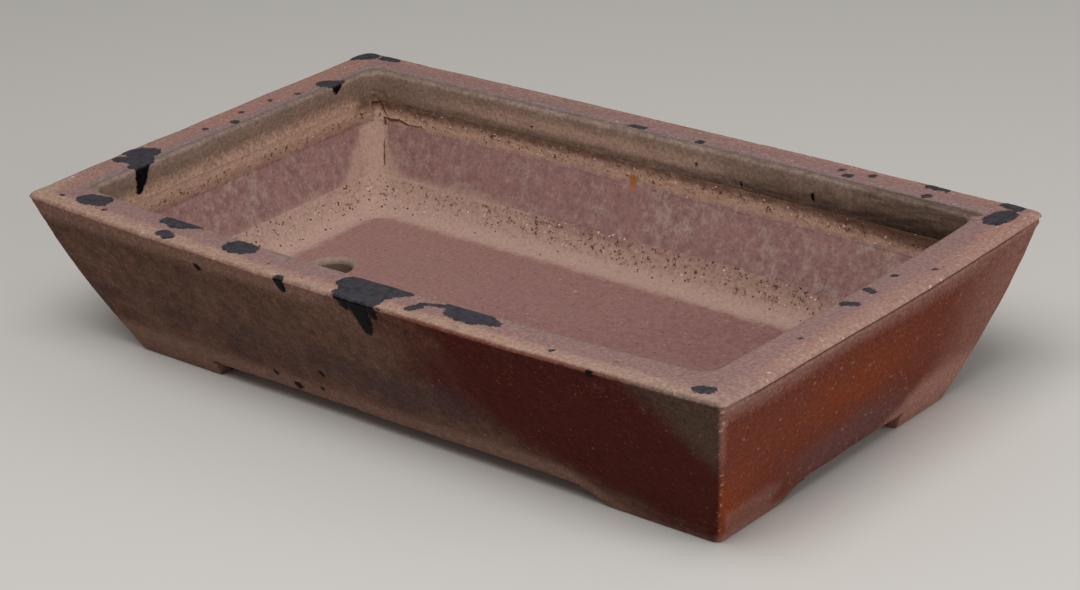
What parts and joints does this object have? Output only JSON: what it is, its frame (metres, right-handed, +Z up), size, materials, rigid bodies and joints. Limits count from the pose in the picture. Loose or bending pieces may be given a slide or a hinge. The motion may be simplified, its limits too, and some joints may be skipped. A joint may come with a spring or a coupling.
{
  "type": "rectangular bonsai pot",
  "caption": "Shallow rectangular stoneware bonsai pot with flared walls, in-turned flat rim, drained floor and cut corner feet.",
  "frame": {"origin": "on the ground, under the middle of the pot", "axes": "+X along the long side, to the right seen from the front, +Y to the back, +Z up"},
  "size_m": [0.5024, 0.294, 0.104],
  "materials": {
    "wall_stoneware": "matte",
    "rim_stoneware": "matte",
    "floor_stoneware": "matte",
    "coil_stoneware": "matte",
    "foot_stoneware": "matte"
  },
  "bodies": {
    "root": {"front_wall": "wall_stoneware", "back_wall": "wall_stoneware", "left_wall": "wall_stoneware", "right_wall": "wall_stoneware", "rim_front": "rim_stoneware", "rim_back": "rim_stoneware", "rim_left": "rim_stoneware", "rim_right": "rim_stoneware", "floor_slab": "floor_stoneware", "rim_coil_front": "coil_stoneware", "rim_coil_back": "coil_stoneware", "rim_coil_left": "coil_stoneware", "rim_coil_right": "coil_stoneware", "floor_coil_front": "coil_stoneware", "floor_coil_back": "coil_stoneware", "floor_coil_left": "coil_stoneware", "floor_coil_right": "coil_stoneware", "corner_coil_front_left": "coil_stoneware", "corner_coil_front_right": "coil_stoneware", "corner_coil_back_right": "coil_stoneware", "corner_coil_back_left": "coil_stoneware", "foot_front_left": "foot_stoneware", "foot_front_right": "foot_stoneware", "foot_back_right": "foot_stoneware", "foot_back_left": "foot_stoneware"}
  },
  "joints": []
}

·····

> Given task: Select and copy each line from the data that includes the word "joints".

> Solution for this problem:
What parts and joints does this object have? Output only JSON: what it is, its frame (metres, right-handed, +Z up), size, materials, rigid bodies and joints. Limits count from the pose in the picture. Loose or bending pieces may be given a slide or a hinge. The motion may be simplified, its limits too, and some joints may be skipped. A joint may come with a spring or a coupling.
  "joints": []